In order for the Davidson car to have covered 200 or 300 feet while Simpson was moving 20 feet into the intersection it would have had to be traveling at a speed of 150 m. p. h. or more. The plaintiff Ursula Davidson’s own testimony was, in effect, an admission that this was not so in fact and that the two vehicles were in full view of each other when the Simpson car started forward. Even without her testimony we do not think it could be reasonably maintained or found by a jury that the approaching Davidson car was not visible to Simpson before he entered the intersection.
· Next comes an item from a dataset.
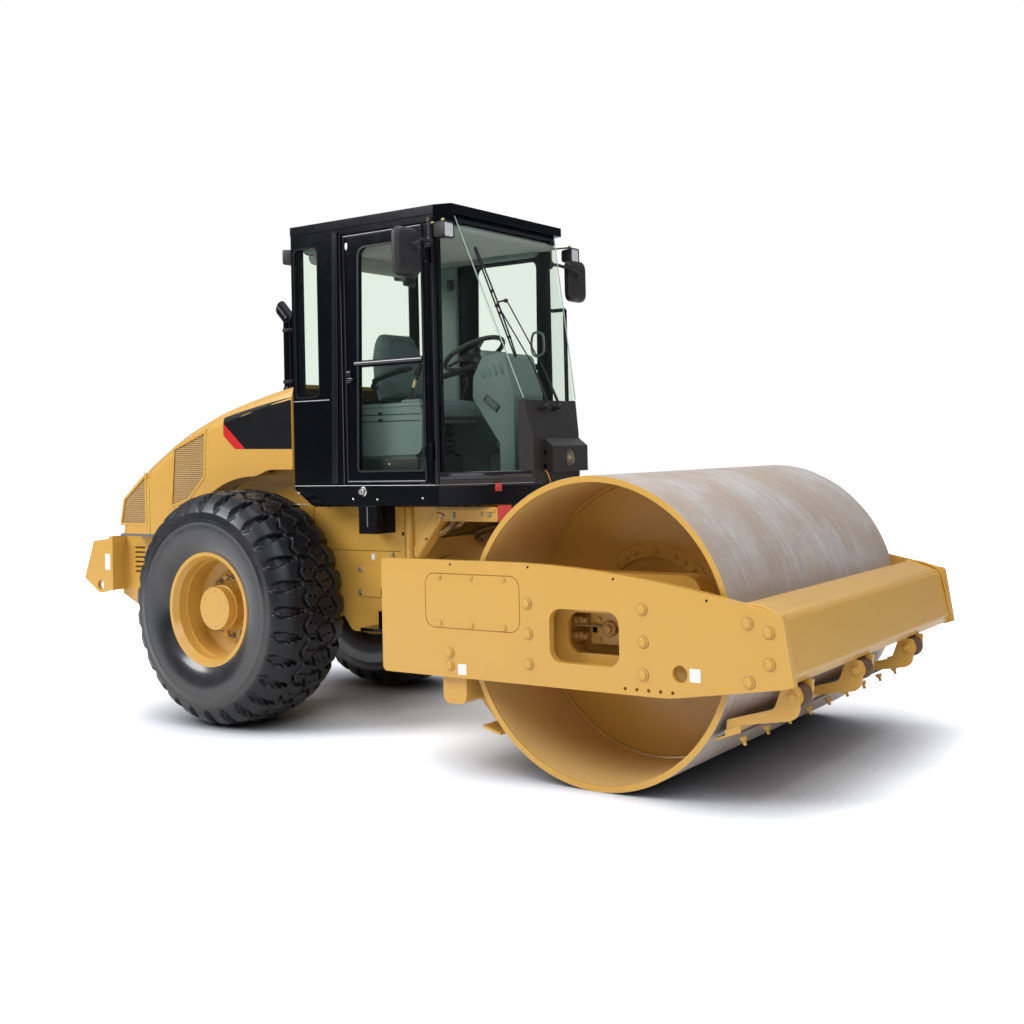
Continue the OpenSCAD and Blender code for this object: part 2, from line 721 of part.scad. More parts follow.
module yoke_arms() {
    color(paint) {
        for (z = [600, fork_top + fork_t + 5]) translate([0, 0, z]) difference() {
            linear_extrude(38) polygon(rounded([[pivot_x - 75, -75, 60], [cross_x - 200, -180, 0], [cross_x, -320, 0],
                [cross_x, 320, 0], [cross_x - 200, 180, 0], [pivot_x - 75, 75, 60]]));
            translate([pivot_x, 0, -1]) cylinder(r = pin_r + fit_gap, h = 40);
        }
        both_sides() for (z = [hitch_z - 52, hitch_z + 36])
            translate([0, 0, z]) linear_extrude(16) polygon(rounded([[cross_x, 170, 0], [cross_x, 330, 0],
                [eye_x - 55, 310, 40], [eye_x - 55, 190, 40]]));
    }
}
beam_low = 600;
module front_beam() {
    color(paint) side_slab(-plate_in, plate_in) polygon(rounded([[front_x - 270, 952, 12], [front_x - 215, 950, 200],
        [front_x - 69, 902, 55], [front_x - 17, 640, 34], [front_x - 40, beam_low, 10], [front_x - 235, beam_low, 10],
        [front_x - 270, 640, 20]]));
}

// Scrapers, hung in rubber bushes under the beam and behind the drum
lug_t = 24;
bush_c = [front_x - 59, 538];
bush_r = 42;
bush_len = 96;
arm_t = 20;
blade_half = drum_w / 2 - 27;
lug_places = [-920, -160, 600];
blade_edge = [drum_x + 640, 319];
blade_back = [drum_x + 772, 366];
module scrapers() {
    color(paint) {
        for (y = lug_places) {
            side_slab(y, y + lug_t) polygon(rounded([[bush_c[0] - 48, beam_low, 0], [bush_c[0] - 34, bush_c[1] - 46, 30],
                [bush_c[0] + 34, bush_c[1] - 46, 30], [bush_c[0] + 46, beam_low, 0]]));
            translate([bush_c[0], 0, bush_c[1]]) rod_y(y - bush_len, y, bush_r);
            side_slab(y - bush_len - arm_t, y - bush_len) polygon(rounded([
                [bush_c[0] + 40, bush_c[1] + 50, 30], [bush_c[0] - 48, bush_c[1] + 52, 10],
                [bush_c[0] - 92, bush_c[1] - 60, 40], [blade_back[0] - 70, blade_back[1] + 44, 10],
                [blade_back[0] - 76, blade_back[1] - 2, 0], [blade_back[0], blade_back[1] + 25, 0],
                [bush_c[0] + 20, bush_c[1] - 100, 60]]));
        }
        // blade in its two clamping strips
        side_slab(-blade_half, blade_half) polygon([blade_edge, [blade_edge[0] + 3, blade_edge[1] - 9],
            [blade_back[0], blade_back[1] - 9], [blade_back[0] - 3, blade_back[1] + 24],
            [blade_edge[0] + 48, blade_edge[1] + 41], [blade_edge[0] + 53, blade_edge[1] + 19]]);
        // rear blade, hung from the foot of the crossmember
        side_slab(-blade_half, blade_half) polygon([[rear_blade[0], rear_blade[1]], [rear_blade[0] + 115, 205],
            [rear_blade[0] + 118, 217], [rear_blade[0] + 3, rear_blade[1] + 12]]);
        for (y = [-900, -300, 300, 900]) side_slab(y - 20, y + 20)
            polygon([[cross_x + 110, foot_low], [cross_x + 160, foot_low], [rear_blade[0] + 30, rear_blade[1] + 4],
                [rear_blade[0] + 3, rear_blade[1] + 12]]);
    }
}
rear_blade = [drum_x - 715, 235];

// Drum, its two bulkheads and what carries them
head_in = drum_w / 2 - head_depth;
stub_r = 100;
hub_y = head_in + 180;
pan_y = 800;
pan_t = 24;
pan_rim = 95;
pan_c = [drum_x, 778];
pan_half = [472, 258];
carrier_y = plate_in - 115;
carrier_t = 24;
carrier_half = [405, 232];
mount_r = 46;
// Places of the rubber mounts between the carrier and each side plate
mount_places = [for (dx = [-330, 332], z = [604, 755, 906]) [drum_x + dx, z]];
motor_half = [117, 79];
module drum_carriers() {
    color(paint) both_sides() {
        // pan that faces the bulkhead
        difference() {
            side_slab(pan_y - pan_rim, pan_y + pan_t) rounded_block(pan_c, pan_half, 90);
            side_slab(pan_y - pan_rim - 1, pan_y) rounded_block(pan_c, [pan_half[0] - 20, pan_half[1] - 20], 70);
        }
        // neck between the pan and the outer plate, open in the middle
        side_slab(pan_y + pan_t, carrier_y) difference() {
            rounded_block(window_c, [230, 150], 60);
            rounded_block(window_c, [205, 125], 40);
        }
        side_slab(carrier_y, carrier_y + carrier_t) difference() {
            rounded_block(window_c, carrier_half, 60);
            rounded_block(window_c, [180, 100], 60);
        }
        for (p = mount_places) translate([p[0], 0, p[1]]) rod_y(carrier_y + carrier_t, plate_in, mount_r);
        // drive motor and the stub that the drum turns on
        side_slab(pan_y + pan_t, 905) rounded_block([drum_x, drum_r], motor_half, 12);
        translate([drum_x, 0, drum_r]) {
            rod_y(head_in + 60, hub_y + 20, stub_r);
            rod_y(hub_y + 20, pan_y, 175);
        }
    }
}
module drum_shell() {
    color(steel) translate([drum_x, 0, drum_r]) turned_y([[drum_r - shell_t, -drum_w / 2], [drum_r, -drum_w / 2],
        [drum_r, drum_w / 2], [drum_r - shell_t, drum_w / 2]]);
}
ring_r = [322, 392];
module drum_heads() {
    // bulkhead with a bolted ring, a dished cover inside it and the hub
    color(paint) translate([drum_x, 0, drum_r]) both_sides() turned_y([[0, head_in - 24], [250, head_in - 24],
        [ring_r[0] - 10, head_in], [drum_r - shell_t, head_in], [drum_r - shell_t, head_in + head_t],
        [ring_r[1], head_in + head_t], [ring_r[1], head_in + head_t + 15], [ring_r[0], head_in + head_t + 15],
        [ring_r[0], head_in + head_t], [250, head_in + 6], [180, head_in + 6], [165, hub_y],
        [stub_r + fit_gap, hub_y], [stub_r + fit_gap, head_in + 55], [0, head_in + 55]]);
}

frame_side_left();
frame_side_right();
frame_front();
frame_rear();
rear_axle();
engine();
cab_floor();
cab_frame();
cab_roof();
cab_glass();
cab_front_panel();
seat();
side_console();
dash_console();
steering_wheel();
mirrors();
work_lights();
handrail();
tool_box();
steps();
hood();
hood_grilles();
exhaust();
door_left();
door_left_glass();
door_right();
door_right_glass();
tyre_left();
wheel_left();
tyre_right();
wheel_right();
hitch();
cylinder_left();
rod_left();
cylinder_right();
rod_right();
side_plate_left();
side_plate_right();
yoke_crossmember();
yoke_arms();
front_beam();
scrapers();
drum_carriers();
drum_shell();
drum_heads();
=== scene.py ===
"""Smooth drum roller: finishes, fine pieces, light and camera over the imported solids. Metres, X to the drum, Z up."""
import json
import math
import bpy
import mathutils
import numpy as np
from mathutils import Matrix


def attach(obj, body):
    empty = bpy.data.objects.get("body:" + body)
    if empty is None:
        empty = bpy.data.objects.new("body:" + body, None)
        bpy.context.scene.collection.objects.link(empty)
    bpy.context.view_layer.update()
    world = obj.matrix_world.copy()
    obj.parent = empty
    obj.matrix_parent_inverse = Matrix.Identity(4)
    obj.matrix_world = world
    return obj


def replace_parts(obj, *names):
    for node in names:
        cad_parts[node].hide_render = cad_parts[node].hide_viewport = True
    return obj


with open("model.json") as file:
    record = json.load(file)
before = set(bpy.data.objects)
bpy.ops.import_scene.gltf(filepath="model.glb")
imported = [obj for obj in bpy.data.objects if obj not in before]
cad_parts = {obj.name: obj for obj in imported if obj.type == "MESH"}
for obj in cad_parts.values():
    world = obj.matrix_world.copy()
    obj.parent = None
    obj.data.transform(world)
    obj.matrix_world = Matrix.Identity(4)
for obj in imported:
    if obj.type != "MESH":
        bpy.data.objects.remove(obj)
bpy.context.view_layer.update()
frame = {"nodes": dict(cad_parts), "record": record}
NODES = frame["nodes"]

# Main places of the machine
DRUM = (1.835, 0.0, 0.767)
WHEEL_X, TRACK, TYRE_R, RIM_R, ARCH_R = -1.058, 0.741, 0.731, 0.330, 0.811
PLATE_Y, CAB_Y, FRAME_Y = 1.150, 0.591, 0.425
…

The evidence that Davidson was within two or three car lengths of the intersection when he did so was not contradicted. Under such circumstances Davidson’s speed was not a proximate cause of the collision. Chambliss v. Lewis, Ky., 382 S.W.2d 207 (1964).
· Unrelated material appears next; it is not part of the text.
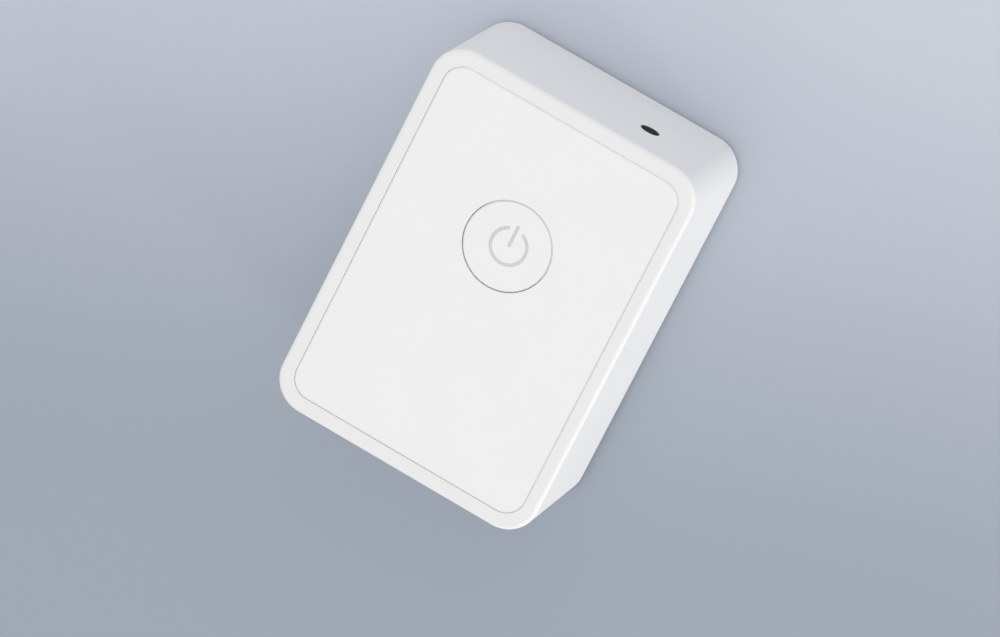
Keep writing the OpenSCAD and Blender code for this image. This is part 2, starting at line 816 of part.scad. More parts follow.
// Draws its children at both keyholes
module at_keyholes() {
    for (sx = [-1, 1]) translate([sx * keyhole_x, keyhole_y, 0]) children();
}

// Angle rib that holds one corner of the battery, with its inner edge inside_y from the middle
module tray_corner(inside_y) {
    inside_x = battery_w / 2 + tray_gap;
    translate([inside_x, inside_y + tray_t - tray_arm, cover_top_z - over])
        cube([tray_t, tray_arm, tray_h + over]);
    translate([inside_x + tray_t - tray_arm, inside_y, cover_top_z - over])
        cube([tray_arm, tray_t, tray_h + over]);
}

module rear_cover() color("white") difference() {
    union() {
        plate(cover_w, cover_l, cover_r, rear_z, cover_top_z);
        four(boss_x, boss_y) rod(0, 0, cover_boss_r, cover_top_z - over, boss_low_z);
        for (sx = [0, 1]) mirror([sx, 0, 0]) {
            tray_corner(battery_high_y + tray_gap);
            mirror([0, 1, 0]) tray_corner(cell_board_t + tray_gap - battery_low_y);
        }
    }
    at_keyholes() translate([0, 0, rear_z - over]) linear_extrude(cover_t + 2 * over)
        keyhole_shape(keyhole_r, keyhole_slot);
    // screw holes, each sunk for its head
    four(boss_x, boss_y) {
        rod(0, 0, screw_r + fit_gap, rear_z - over, boss_low_z + over);
        rod(0, 0, screw_head_r + head_gap, rear_z - over, boss_low_z - screw_seat_t);
    }
    four(foot_x, foot_y) rod(0, 0, foot_r, rear_z - over, rear_z + foot_sink);
    block(0, 0, label_w, label_l, rear_z - over, rear_z + label_deep);
    for (i = [0 : vent_n - 1])
        block((i - (vent_n - 1) / 2) * vent_pitch, vent_y_share * cover_l, vent_w, vent_l,
            rear_z - over, cover_top_z + over);
}

// Guards over the keyholes: closed caps with room inside for a wall screw's head to slide
module keyhole_guards() color("white") at_keyholes() difference() {
    translate([0, 0, cover_top_z]) linear_extrude(guard_h + guard_wall)
        keyhole_shape(guard_out_r, 2 * guard_out_r);
    translate([0, 0, cover_top_z - over]) linear_extrude(guard_h + over)
        keyhole_shape(guard_in_r, 2 * guard_in_r);
}

module cover_screws() color("silver") four(boss_x, boss_y)
    screw(screw_r, screw_l - over, screw_head_r, screw_head_h, boss_low_z - screw_seat_t);

module rubber_feet() color("dimgray") four(foot_x, foot_y) rotate_extrude() polygon([
    [0, 0], [foot_r - foot_edge, 0], [foot_r, foot_edge], [foot_r, foot_proud + foot_sink],
    [0, foot_proud + foot_sink]
]);

housing();
front_panel();
panel_film();
power_button();
symbol_light_guide();
button_return_sleeve();
button_board();
button_board_screws();
tact_switch();
tact_plunger();
tact_leads();
status_lights();
link_header();
link_pins();
link_socket();
main_board();
main_board_screws();
power_jack();
jack_centre_pin();
jack_sleeve_contact();
network_module();
network_shield();
device_module();
device_shield();
main_processor();
memory_chips();
power_inductor();
capacitors();
crystal();
chip_parts();
antenna();
battery_socket();
battery_plug();
battery_lead_red();
battery_lead_black();
backup_battery();
battery_guard_board();
battery_foam();
battery_top_foam();
rear_cover();
keyhole_guards();
cover_screws();
rubber_feet();
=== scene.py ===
"""A white smart home hub with a round power button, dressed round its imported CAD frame.

Lengths inside the classes are millimetres of the row frame: X to the right, Y towards the edge
with the power inlet, Z out of the front. They become metres when a mesh is made.
"""

import json
import logging
import math
from dataclasses import dataclass
from enum import Enum

import bmesh
import bpy
import numpy as np
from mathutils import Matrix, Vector
from mathutils.geometry import tessellate_polygon


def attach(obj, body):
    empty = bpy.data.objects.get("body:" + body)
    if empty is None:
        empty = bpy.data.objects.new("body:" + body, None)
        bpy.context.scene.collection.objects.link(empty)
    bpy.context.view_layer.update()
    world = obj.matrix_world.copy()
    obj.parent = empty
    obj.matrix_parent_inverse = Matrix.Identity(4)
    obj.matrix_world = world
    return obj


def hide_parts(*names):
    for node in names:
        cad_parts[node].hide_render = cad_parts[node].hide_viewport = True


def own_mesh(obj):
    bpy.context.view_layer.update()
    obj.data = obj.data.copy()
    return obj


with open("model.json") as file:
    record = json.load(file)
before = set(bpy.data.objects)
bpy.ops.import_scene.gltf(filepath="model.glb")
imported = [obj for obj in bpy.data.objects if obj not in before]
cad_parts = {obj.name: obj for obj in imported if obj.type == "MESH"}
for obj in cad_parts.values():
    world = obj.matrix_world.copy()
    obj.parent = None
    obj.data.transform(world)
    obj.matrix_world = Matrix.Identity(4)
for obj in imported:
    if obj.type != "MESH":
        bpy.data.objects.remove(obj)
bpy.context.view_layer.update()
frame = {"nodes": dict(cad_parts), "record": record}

log = logging.getLogger("hub")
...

The facts of this case are almost exactly analogous to those in Vaughn v. Jones, Ky., 257 S.W.2d 583 (1953). Though the opinion in that case says Jones did not claim Vaughn was traveling at an unreasonable or unlawful speed, he could have done so with about as much force as Simpson does in this instance. The differences between the two cases are superficial, and indeed no effort has been made to distinguish them. It is our opinion that as a matter of law Davidson’s speed, whatever it was, was not a proximate causal factor and that Simpson’s negligence was the sole cause *223of the accident. See also Riggs v. Miller, Ky., 396 S.W.2d 69 (1965).

The cause is reversed with directions to enter judgment n. o. v. dismissing the complaint and third party complaint.